Taco Bell commercials are genious, is there any other ad campain that can get the whole country doing crazy hand gestures? no. exactly. And they are certainly better then the shitty burger king commercials that scare me every time.
We dont EVEN have Taco Bell in this country......:-)
Haha. You have nothing better to do than blog about crap like this and belittle other people, and you have the gall to talk about someone else's meaningless existence? Take a look at your own.
Taco Bell rejected your ad idea, didn't they?
I'm sorry. Did you just imply that the whole country is going to pick up that dumbass hand gesture? I agree that one way to make an effective commercial is to make it stupid enough to remember. I just wish they didn't rely on that tactic for every commercial.
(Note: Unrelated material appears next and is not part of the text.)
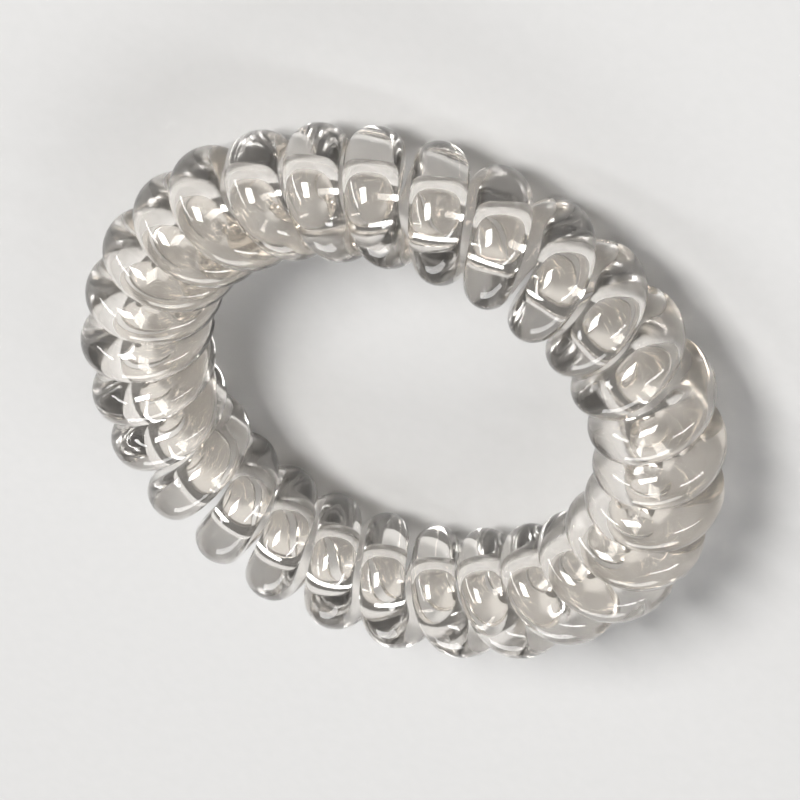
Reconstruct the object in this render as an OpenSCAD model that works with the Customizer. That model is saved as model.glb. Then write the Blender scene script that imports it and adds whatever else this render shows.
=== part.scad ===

To everyone who seems to be flamming this poor blogger,
If he/she is waisting their life writing a blog about Taco Bell then why the fuck are you waisting your time flamming about it? Are you so mother fucking brain dead that everytime you see someones witty way of blasting a conglomerate, who couldnt give a rats ass what anybody else thinks, you feel obligated to blast the blaster? Do you feel you need to protect Taco Bell's sterling reputation of customer service? What the fuck is wrong with you? Do you live in fucking Canada or something? Fuck! Ok, ok...Im done...FUCK! Sorry that was the tourette syndrome talking.
i for one think the taco bell commercials are amazing. they make me giggle and are the only reason y i wake up in the morning. =]
oh and to all you people who are all " do you have nothing better to do than to write about taco bell commercials blah blah blah" ur the ones reading about the taco bell commercials...so um yeah.
Taco Bell Sucks at the Internet too
Even harder than they suck at advertising.
WTF??? If you have nothing better to do than rip Taco Bell commercials, I bet your 320 lbs. no life except to sit in front of your computer with 20 oz. Mountian Dews, and Twinkies. Get a life.
The time is right for someone to spoof the talking lions Tacko Bell commercial ... this time using rats with thick NY accents. It would be a YouTube instant hit!